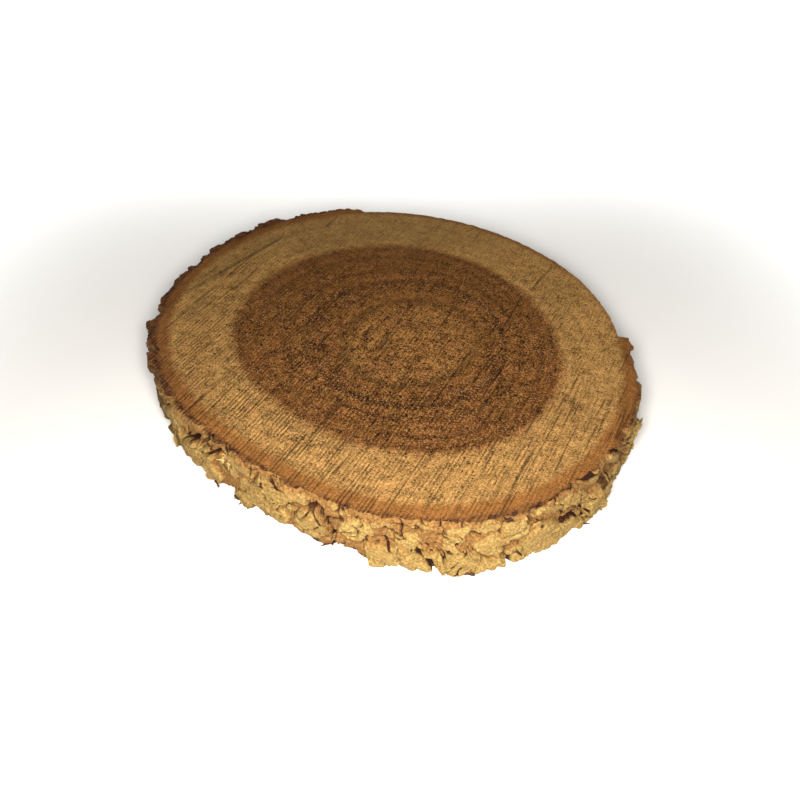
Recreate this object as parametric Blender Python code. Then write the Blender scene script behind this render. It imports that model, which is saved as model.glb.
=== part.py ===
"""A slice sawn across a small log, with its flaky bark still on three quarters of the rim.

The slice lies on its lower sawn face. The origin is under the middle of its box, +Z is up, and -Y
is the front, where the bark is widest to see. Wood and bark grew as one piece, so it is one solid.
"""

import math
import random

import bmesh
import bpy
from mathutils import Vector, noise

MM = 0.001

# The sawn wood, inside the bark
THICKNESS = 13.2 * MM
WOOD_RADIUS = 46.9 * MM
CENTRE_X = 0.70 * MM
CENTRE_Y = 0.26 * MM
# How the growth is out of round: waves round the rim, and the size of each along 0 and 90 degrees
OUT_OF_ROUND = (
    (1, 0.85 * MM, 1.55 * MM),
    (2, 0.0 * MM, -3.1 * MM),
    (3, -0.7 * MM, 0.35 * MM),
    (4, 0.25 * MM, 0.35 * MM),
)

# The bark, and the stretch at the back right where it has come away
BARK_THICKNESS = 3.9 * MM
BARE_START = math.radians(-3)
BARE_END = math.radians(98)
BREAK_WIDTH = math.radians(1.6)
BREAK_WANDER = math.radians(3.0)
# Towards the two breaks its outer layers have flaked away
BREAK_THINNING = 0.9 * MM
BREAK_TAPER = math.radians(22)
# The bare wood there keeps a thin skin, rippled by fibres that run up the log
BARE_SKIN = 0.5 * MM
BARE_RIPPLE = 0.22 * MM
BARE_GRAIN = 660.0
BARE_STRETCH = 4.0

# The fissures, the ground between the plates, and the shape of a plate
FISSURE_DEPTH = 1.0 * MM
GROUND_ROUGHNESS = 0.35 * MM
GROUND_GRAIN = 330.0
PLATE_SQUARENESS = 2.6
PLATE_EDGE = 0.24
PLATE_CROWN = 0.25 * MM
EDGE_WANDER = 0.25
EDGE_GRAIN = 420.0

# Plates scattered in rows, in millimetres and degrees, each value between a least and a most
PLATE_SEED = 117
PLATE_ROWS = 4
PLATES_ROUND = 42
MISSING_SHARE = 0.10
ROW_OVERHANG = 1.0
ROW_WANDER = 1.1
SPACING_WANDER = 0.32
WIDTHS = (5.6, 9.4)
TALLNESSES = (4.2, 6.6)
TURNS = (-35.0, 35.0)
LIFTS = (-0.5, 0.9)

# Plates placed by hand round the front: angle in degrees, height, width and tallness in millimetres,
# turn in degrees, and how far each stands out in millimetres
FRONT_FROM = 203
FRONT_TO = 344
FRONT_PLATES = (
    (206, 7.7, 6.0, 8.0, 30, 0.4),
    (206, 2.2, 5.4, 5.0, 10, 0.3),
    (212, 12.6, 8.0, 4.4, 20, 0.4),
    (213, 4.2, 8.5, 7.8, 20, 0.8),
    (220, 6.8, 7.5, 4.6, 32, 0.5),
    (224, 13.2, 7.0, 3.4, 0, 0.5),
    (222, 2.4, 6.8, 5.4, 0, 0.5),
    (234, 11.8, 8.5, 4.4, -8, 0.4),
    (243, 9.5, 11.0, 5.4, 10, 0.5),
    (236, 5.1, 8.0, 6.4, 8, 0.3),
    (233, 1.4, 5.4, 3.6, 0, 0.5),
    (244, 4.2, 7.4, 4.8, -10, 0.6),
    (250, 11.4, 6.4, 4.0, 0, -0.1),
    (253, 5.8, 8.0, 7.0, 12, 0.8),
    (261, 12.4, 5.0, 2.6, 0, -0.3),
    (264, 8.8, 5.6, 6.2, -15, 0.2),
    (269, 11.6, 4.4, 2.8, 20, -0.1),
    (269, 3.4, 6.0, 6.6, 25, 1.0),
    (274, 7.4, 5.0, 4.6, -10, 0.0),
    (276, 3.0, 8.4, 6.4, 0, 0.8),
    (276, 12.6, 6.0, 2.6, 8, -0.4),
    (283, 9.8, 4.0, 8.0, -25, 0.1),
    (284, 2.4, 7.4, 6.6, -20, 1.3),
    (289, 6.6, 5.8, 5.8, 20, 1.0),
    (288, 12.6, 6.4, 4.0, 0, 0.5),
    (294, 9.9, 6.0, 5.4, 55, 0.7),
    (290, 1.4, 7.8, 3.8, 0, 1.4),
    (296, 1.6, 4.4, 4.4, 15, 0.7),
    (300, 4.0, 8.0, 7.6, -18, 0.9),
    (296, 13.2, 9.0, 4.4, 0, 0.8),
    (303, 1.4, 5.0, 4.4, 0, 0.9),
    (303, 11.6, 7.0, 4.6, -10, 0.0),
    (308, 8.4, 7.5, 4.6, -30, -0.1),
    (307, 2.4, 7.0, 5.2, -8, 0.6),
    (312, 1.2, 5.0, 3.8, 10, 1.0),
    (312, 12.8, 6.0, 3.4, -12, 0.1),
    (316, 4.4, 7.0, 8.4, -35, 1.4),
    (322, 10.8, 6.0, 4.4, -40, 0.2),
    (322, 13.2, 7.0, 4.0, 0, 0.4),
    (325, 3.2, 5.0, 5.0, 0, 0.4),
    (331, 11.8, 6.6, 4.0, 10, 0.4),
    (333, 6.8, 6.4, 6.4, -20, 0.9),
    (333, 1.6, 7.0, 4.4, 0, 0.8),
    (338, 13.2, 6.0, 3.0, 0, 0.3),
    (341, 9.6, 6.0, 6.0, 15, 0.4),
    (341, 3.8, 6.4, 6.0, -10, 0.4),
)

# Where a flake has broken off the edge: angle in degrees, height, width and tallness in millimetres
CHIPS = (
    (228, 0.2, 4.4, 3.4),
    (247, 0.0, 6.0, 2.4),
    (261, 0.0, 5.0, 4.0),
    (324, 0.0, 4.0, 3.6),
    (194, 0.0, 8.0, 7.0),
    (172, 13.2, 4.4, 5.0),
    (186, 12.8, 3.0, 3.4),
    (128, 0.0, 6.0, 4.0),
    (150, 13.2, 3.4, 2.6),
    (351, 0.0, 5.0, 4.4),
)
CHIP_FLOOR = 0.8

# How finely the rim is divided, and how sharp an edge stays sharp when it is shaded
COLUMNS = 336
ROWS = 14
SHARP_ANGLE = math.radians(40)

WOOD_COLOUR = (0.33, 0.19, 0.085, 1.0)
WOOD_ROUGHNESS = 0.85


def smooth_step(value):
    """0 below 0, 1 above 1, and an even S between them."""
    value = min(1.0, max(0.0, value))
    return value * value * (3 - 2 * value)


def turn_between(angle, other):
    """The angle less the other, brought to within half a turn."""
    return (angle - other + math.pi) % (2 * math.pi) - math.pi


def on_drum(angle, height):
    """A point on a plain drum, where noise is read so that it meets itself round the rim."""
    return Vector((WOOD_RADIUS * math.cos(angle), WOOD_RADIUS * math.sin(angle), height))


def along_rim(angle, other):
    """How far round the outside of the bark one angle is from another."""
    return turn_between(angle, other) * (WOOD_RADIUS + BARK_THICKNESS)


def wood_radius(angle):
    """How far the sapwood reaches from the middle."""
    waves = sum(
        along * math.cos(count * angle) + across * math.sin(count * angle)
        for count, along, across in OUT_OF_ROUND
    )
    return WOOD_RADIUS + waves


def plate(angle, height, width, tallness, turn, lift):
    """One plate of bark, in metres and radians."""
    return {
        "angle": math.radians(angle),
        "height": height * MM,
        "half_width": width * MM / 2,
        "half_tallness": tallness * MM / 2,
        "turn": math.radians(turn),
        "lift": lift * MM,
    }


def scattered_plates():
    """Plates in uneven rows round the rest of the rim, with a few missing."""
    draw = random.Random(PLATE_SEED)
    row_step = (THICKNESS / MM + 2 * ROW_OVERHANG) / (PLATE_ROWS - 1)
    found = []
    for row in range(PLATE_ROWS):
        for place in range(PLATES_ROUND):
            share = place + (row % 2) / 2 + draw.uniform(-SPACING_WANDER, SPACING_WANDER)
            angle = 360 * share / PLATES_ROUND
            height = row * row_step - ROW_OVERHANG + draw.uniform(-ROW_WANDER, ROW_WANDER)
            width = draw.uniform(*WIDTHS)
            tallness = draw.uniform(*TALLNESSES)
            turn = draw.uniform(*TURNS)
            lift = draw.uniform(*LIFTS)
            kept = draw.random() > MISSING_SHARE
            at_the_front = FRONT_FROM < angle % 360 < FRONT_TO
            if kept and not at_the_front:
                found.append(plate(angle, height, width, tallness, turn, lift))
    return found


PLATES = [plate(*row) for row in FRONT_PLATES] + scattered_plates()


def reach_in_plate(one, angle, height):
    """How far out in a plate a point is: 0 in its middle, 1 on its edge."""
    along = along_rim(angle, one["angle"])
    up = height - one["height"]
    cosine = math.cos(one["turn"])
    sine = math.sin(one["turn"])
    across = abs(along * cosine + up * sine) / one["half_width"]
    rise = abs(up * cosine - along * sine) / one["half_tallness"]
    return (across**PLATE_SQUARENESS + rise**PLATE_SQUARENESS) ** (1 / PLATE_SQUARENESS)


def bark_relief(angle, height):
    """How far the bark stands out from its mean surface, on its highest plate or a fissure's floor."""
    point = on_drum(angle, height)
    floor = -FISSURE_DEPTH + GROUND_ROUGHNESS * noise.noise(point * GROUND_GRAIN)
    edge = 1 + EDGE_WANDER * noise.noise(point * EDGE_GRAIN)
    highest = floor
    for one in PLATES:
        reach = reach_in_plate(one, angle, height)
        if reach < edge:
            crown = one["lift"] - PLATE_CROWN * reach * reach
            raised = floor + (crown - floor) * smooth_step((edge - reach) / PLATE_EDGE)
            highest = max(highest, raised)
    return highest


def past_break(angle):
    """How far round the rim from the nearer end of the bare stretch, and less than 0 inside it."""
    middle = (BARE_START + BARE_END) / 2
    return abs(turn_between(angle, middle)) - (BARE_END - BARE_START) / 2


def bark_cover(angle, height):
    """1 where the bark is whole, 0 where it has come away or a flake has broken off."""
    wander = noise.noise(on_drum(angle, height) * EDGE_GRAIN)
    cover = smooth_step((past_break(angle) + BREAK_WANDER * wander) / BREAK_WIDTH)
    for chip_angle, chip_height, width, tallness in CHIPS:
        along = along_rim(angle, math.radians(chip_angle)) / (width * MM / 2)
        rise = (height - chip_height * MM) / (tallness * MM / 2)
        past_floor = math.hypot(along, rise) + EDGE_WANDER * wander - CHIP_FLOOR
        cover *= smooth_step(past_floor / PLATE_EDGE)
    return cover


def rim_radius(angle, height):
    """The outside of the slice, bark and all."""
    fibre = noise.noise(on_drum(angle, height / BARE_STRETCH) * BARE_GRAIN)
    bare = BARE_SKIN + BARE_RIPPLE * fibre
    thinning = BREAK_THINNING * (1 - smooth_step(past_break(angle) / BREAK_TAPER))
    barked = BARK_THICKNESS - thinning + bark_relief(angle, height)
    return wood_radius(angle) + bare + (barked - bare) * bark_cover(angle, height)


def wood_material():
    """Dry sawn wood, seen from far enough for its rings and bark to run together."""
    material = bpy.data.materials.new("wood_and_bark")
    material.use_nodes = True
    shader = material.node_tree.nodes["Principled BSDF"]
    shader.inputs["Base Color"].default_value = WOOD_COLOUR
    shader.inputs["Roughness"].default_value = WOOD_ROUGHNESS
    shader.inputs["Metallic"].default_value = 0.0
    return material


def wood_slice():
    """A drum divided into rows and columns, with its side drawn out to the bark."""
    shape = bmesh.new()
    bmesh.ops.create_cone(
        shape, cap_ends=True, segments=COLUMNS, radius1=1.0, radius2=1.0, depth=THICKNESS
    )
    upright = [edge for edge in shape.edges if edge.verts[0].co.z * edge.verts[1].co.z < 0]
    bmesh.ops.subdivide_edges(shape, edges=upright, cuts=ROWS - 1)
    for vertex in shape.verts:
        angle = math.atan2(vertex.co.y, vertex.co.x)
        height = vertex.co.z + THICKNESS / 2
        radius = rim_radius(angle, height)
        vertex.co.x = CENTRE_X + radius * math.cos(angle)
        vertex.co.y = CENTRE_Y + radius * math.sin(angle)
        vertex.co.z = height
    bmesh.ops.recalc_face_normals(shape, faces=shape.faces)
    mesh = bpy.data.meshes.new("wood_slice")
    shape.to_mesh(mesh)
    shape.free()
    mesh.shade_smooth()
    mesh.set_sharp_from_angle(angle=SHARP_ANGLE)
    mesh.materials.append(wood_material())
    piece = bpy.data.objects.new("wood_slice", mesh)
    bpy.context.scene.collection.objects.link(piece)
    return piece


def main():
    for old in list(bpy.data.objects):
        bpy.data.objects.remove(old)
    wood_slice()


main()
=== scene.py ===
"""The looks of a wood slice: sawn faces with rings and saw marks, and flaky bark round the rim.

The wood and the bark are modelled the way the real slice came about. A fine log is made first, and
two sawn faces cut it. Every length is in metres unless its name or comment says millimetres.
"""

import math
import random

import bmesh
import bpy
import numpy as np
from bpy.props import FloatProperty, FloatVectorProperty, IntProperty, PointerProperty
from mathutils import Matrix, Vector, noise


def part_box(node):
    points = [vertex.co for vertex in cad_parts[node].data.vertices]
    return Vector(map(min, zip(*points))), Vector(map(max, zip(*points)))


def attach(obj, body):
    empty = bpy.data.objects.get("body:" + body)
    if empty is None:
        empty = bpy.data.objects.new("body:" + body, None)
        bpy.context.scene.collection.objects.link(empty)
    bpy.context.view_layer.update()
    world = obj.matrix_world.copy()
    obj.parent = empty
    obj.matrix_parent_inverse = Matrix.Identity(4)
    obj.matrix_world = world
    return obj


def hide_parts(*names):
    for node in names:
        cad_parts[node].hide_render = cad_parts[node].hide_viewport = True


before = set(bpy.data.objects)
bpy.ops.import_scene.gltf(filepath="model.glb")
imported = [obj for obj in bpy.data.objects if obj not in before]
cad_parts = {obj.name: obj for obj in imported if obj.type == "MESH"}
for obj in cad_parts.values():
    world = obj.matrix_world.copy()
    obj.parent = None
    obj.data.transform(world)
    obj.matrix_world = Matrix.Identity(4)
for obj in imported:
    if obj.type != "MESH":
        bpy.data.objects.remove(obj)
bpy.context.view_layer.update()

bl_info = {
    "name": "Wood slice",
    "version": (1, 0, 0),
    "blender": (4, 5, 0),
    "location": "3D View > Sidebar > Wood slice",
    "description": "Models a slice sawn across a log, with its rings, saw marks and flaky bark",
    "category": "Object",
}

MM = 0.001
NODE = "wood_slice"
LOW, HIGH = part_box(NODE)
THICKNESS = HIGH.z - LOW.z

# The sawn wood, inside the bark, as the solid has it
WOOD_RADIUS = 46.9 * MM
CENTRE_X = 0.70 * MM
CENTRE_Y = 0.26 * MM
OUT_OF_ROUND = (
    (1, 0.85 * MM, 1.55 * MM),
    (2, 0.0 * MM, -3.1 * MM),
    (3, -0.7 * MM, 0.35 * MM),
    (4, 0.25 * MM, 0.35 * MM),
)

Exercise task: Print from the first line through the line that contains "BARE_STRETCH = 4.0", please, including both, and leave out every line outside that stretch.

Output of the task:
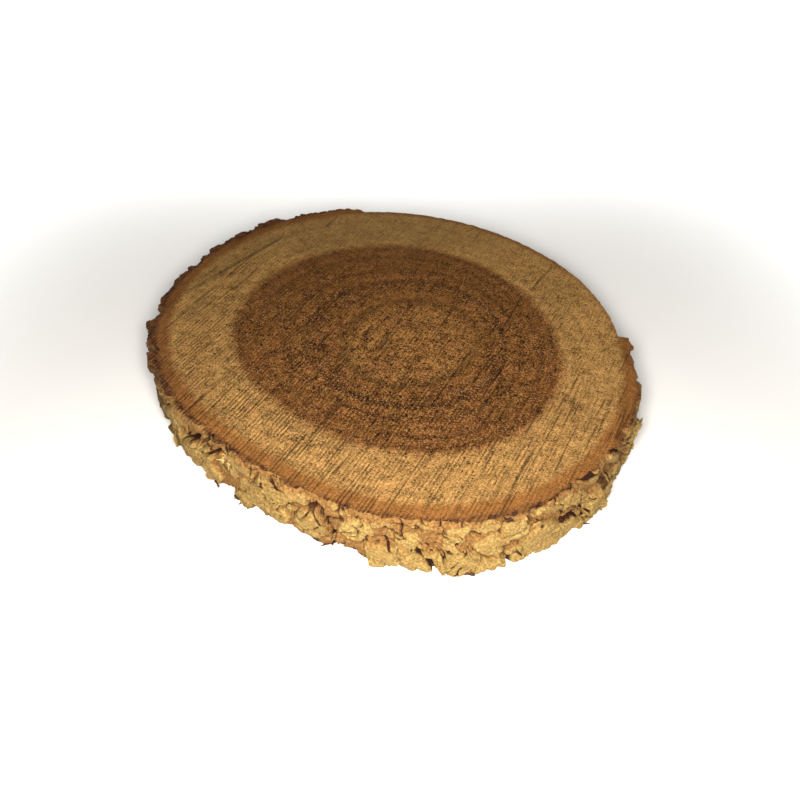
Recreate this object as parametric Blender Python code. Then write the Blender scene script behind this render. It imports that model, which is saved as model.glb.
=== part.py ===
"""A slice sawn across a small log, with its flaky bark still on three quarters of the rim.

The slice lies on its lower sawn face. The origin is under the middle of its box, +Z is up, and -Y
is the front, where the bark is widest to see. Wood and bark grew as one piece, so it is one solid.
"""

import math
import random

import bmesh
import bpy
from mathutils import Vector, noise

MM = 0.001

# The sawn wood, inside the bark
THICKNESS = 13.2 * MM
WOOD_RADIUS = 46.9 * MM
CENTRE_X = 0.70 * MM
CENTRE_Y = 0.26 * MM
# How the growth is out of round: waves round the rim, and the size of each along 0 and 90 degrees
OUT_OF_ROUND = (
    (1, 0.85 * MM, 1.55 * MM),
    (2, 0.0 * MM, -3.1 * MM),
    (3, -0.7 * MM, 0.35 * MM),
    (4, 0.25 * MM, 0.35 * MM),
)

# The bark, and the stretch at the back right where it has come away
BARK_THICKNESS = 3.9 * MM
BARE_START = math.radians(-3)
BARE_END = math.radians(98)
BREAK_WIDTH = math.radians(1.6)
BREAK_WANDER = math.radians(3.0)
# Towards the two breaks its outer layers have flaked away
BREAK_THINNING = 0.9 * MM
BREAK_TAPER = math.radians(22)
# The bare wood there keeps a thin skin, rippled by fibres that run up the log
BARE_SKIN = 0.5 * MM
BARE_RIPPLE = 0.22 * MM
BARE_GRAIN = 660.0
BARE_STRETCH = 4.0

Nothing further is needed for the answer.